Custody vs Settlement: Where Risk Actually Lives

In digital asset markets, conversations about risk often focus on price volatility, but two less visible layers, custody and settlement, are where many of the most critical risks actually reside. These functions determine how assets are held, transferred, and ultimately finalized between parties. While they are often discussed together, custody and settlement introduce different types of risk, and understanding the distinction is essential for evaluating the reliability of any platform or transaction.
Custody refers to how digital assets are stored and controlled. In crypto, this typically means managing private keys, which determine ownership and the ability to move funds. The core risk in custody is loss or compromise of control. If private keys are lost, stolen, or mismanaged, assets may be irretrievable. This risk can arise from external attacks, internal failures, or simple operational mistakes. Unlike traditional systems where assets can sometimes be recovered or reversed, blockchain-based ownership is often final. This makes custody one of the most sensitive points in the entire system.
Custody risk is not only technical, it is also operational and organizational. Questions such as who controls access, how approvals are structured, and what safeguards exist against insider risk all matter. Institutional-grade custody attempts to reduce these risks through multi-signature systems, distributed key management, strict access controls, and continuous monitoring. However, even with these measures, custody risk never fully disappears, it is managed, not eliminated.
Settlement, by contrast, refers to the process of completing a transaction, transferring ownership of an asset from one party to another. In traditional finance, settlement can take days and involves multiple intermediaries, which introduces counterparty and timing risks. In digital asset systems, settlement can occur much faster, sometimes in minutes, depending on the blockchain. While this reduces some risks, it introduces others.
The primary risk in settlement is finality and execution. Once a blockchain transaction is confirmed, it is generally irreversible. This means errors, such as sending funds to the wrong address or executing a transaction under incorrect conditions—cannot easily be undone. In addition, settlement depends on network conditions, such as congestion, fees, and validator behavior. Delays or failures at this stage can impact liquidity, pricing, and the ability to complete trades.
There is also an important interaction between custody and settlement. To settle a transaction, assets must first be accessed from custody. This creates a moment where both risks overlap: keys must be used correctly, and the transaction must be executed accurately. If controls around this process are weak, it can become a point of vulnerability. For example, if a system allows rapid movement of funds without sufficient verification, settlement speed can amplify custody risk rather than reduce it.
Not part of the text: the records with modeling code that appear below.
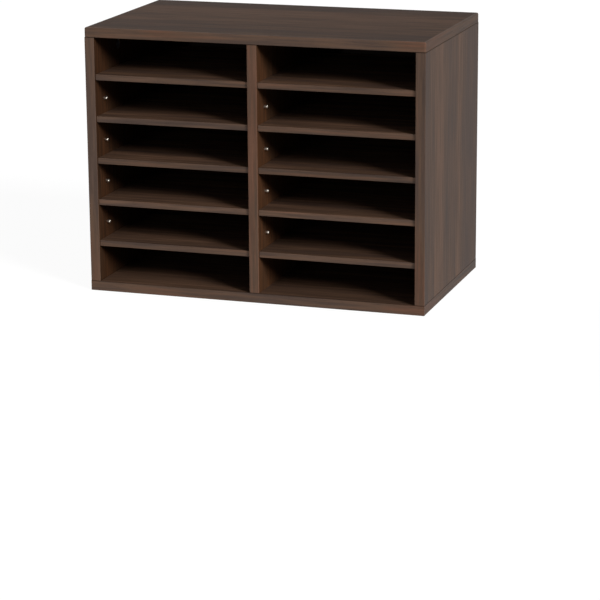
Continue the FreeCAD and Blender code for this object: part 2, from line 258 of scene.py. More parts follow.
# strip is the length and width of the warmer and cooler strips in mm, warmth their middle, chance how far
# they stray from it, tone how light the print is, and on some faces painted light or shade, mottle and
# contrast what the streaks do to warmth and tone, gloss the specular level
boardLook = {"palette": "paper", "strip": (500, 42), "warmth": 0.5, "chance": 0.4, "mottle": 0.2,
             "tone": 1.0, "contrast": 0.09, "gloss": 0.05}
edgeLook = {"palette": "edging", "strip": (150, 14), "warmth": 0.5, "chance": 0.25, "mottle": 0.3,
            "tone": 1.45, "contrast": 0.2, "gloss": 0.15}


def plannedWarmth(tree, bent, plan):
    # warmth along one axis as the photo shows it: plan is (axis, [(place in mm, warmth), ...])
    axis, stops = plan
    low, high = (corner["XYZ".index(axis)] for corner in (cadLow, cadHigh))
    place = addNode(tree, "SeparateXYZ", links={0: bent}).outputs[axis]
    share = addNode(tree, "MapRange", inputs={"From Min": low, "From Max": high}, links={"Value": place})
    ramp = addNode(tree, "ValToRGB", links={0: share.outputs[0]})
    fillRamp(ramp, [((at * mm - low) / (high - low), warmth) for at, warmth in stops])
    return ramp.outputs[0]


def grainPattern(tree, axis, look):
    # the node of the piece's own coordinates, and sockets for the warmth, streaks, fine lines and pores
    place = addNode(tree, "TexCoord")
    waverAt = addNode(tree, "Mapping", links={"Vector": place.outputs["Object"]},
                      inputs={"Scale": stretched(axis, *walnut["waver"]), "Location": look["offset"]})
    waver = addNode(tree, "TexNoise", inputs={"Scale": 1, "Detail": 1},
                    links={"Vector": waverAt.outputs[0]})
    # noise runs from 0 to 1, so half is taken off before it pushes the grain to and fro
    centred = addNode(tree, "VectorMath", inputs={1: (0.5, 0.5, 0.5)}, links={0: waver.outputs["Color"]},
                      operation="SUBTRACT")
    pushed = addNode(tree, "VectorMath", inputs={1: [walnut["waverAmount"] * mm] * 3},
                     links={0: centred.outputs[0], 2: place.outputs["Object"]}, operation="MULTIPLY_ADD")
    bent = pushed.outputs[0]
    sizes = {"strip": look["strip"], **walnut["marks"]}
    found = {}
    for name, (detail, rough, low, high) in walnut["noise"].items():
        at = addNode(tree, "Mapping", links={"Vector": bent},
                     inputs={"Scale": stretched(axis, *sizes[name]), "Location": look["offset"]})
        noise = addNode(tree, "TexNoise", inputs={"Scale": 1, "Detail": detail, "Roughness": rough},
                        links={"Vector": at.outputs[0]})
        spread = addNode(tree, "MapRange", inputs={"From Min": low, "From Max": high},
                         links={"Value": noise.outputs[0]})
        found[name] = spread.outputs[0]
    # the warmth is planned from the photo or even, and chance moves it up or down
    drift = addNode(tree, "MapRange", inputs={"To Min": -look["chance"], "To Max": look["chance"]},
                    links={"Value": found["strip"]})
    planned = {1: plannedWarmth(tree, bent, look["plan"])} if "plan" in look else {}
    warmth = addNode(tree, "Math", inputs={1: look["warmth"]}, links={0: drift.outputs[0], **planned},
                     operation="ADD")
    found["strip"] = warmth.outputs[0]
    return place, found


def shaded(tree, colour, pattern, low, high):
    # colour times a factor that runs from low to high with the pattern
    factor = addNode(tree, "MapRange", inputs={"To Min": low, "To Max": high}, links={"Value": pattern})
    scaled = addNode(tree, "VectorMath", links={0: colour, "Scale": factor.outputs[0]}, operation="SCALE")
    return scaled.outputs[0]


def walnutColour(tree, found, look):
    # the strips and, in part, the streaks run from cool to warm; streaks, lines and pores also shade it
    drift = addNode(tree, "MapRange", inputs={"To Min": -look["mottle"], "To Max": look["mottle"]},
                    links={"Value": found["streak"]})
    shifted = addNode(tree, "Math", links={0: found["strip"], 1: drift.outputs[0]}, operation="ADD",
                      use_clamp=True)
    strips = addNode(tree, "ValToRGB", links={0: shifted.outputs[0]})
    fillRamp(strips, list(zip((0, 0.5, 1), walnut[look["palette"]])))
    tone, contrast = look["tone"], look["contrast"]
    lines = contrast * walnut["lineShare"]
    colour = shaded(tree, strips.outputs[0], found["streak"], (1 - contrast) * tone, (1 + contrast) * tone)
    colour = shaded(tree, colour, found["line"], 1 - lines, 1 + lines)
    return shaded(tree, colour, found["pore"], 1, walnut["poreTone"])


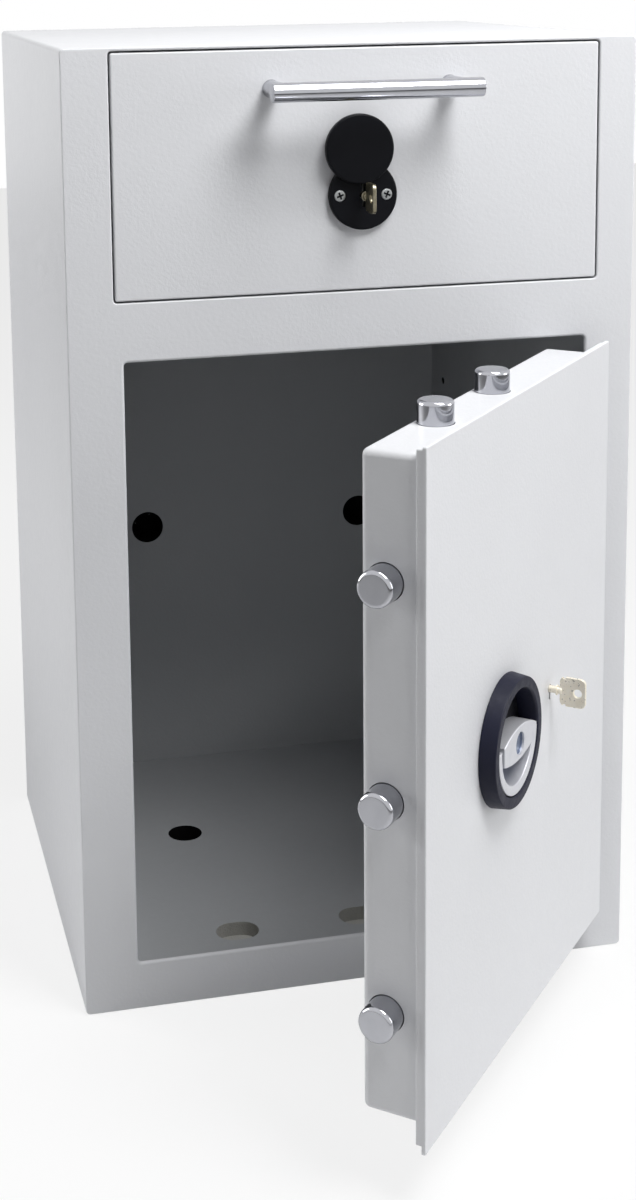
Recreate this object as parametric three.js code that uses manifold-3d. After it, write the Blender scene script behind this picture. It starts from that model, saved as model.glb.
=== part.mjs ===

Another dimension to consider is counterparty exposure. In some platforms, users do not directly control their assets during trading or settlement. Instead, assets are held by an intermediary, which manages both custody and settlement internally. This can streamline operations but introduces reliance on the platform’s internal controls. If those controls fail, whether due to technical issues, governance failures, or misuse, users may face losses even if the underlying blockchain functions correctly.
Digital asset systems also introduce tradeoffs between speed and safety. Faster settlement reduces counterparty risk and capital lock-up, but it also reduces the time available for verification and error correction. Slower or staged settlement processes can introduce friction but may allow for additional checks and controls. Different platforms balance these tradeoffs in different ways, depending on their design and risk tolerance.
It is important to recognize that custody and settlement risks are not always visible to end users. Interfaces often abstract away complexity, making transactions appear simple and instantaneous. However, beneath that simplicity are systems handling key management, transaction construction, network interaction, and confirmation processes. The robustness of these systems determines how risk is managed in practice.
From an institutional perspective, evaluating these layers involves asking specific questions:
- How are private keys generated, stored, and accessed?
- What approval processes exist for moving assets?
- How are transactions validated before execution?
- What happens if a transaction fails or is delayed?
- Is there clear separation between custody and trading functions?
The answers to these questions reveal where risk actually resides, not in price movements, but in the infrastructure that supports asset control and transfer.
Custody and settlement define the integrity of ownership and the reliability of transfer. Price volatility may affect value, but failures in custody or settlement affect whether assets can be accessed or moved at all. As digital assets continue to integrate into broader financial systems, these layers will become even more critical.
In digital assets, risk is not just about what something is worth, it is about whether you can securely hold it and reliably move it when needed.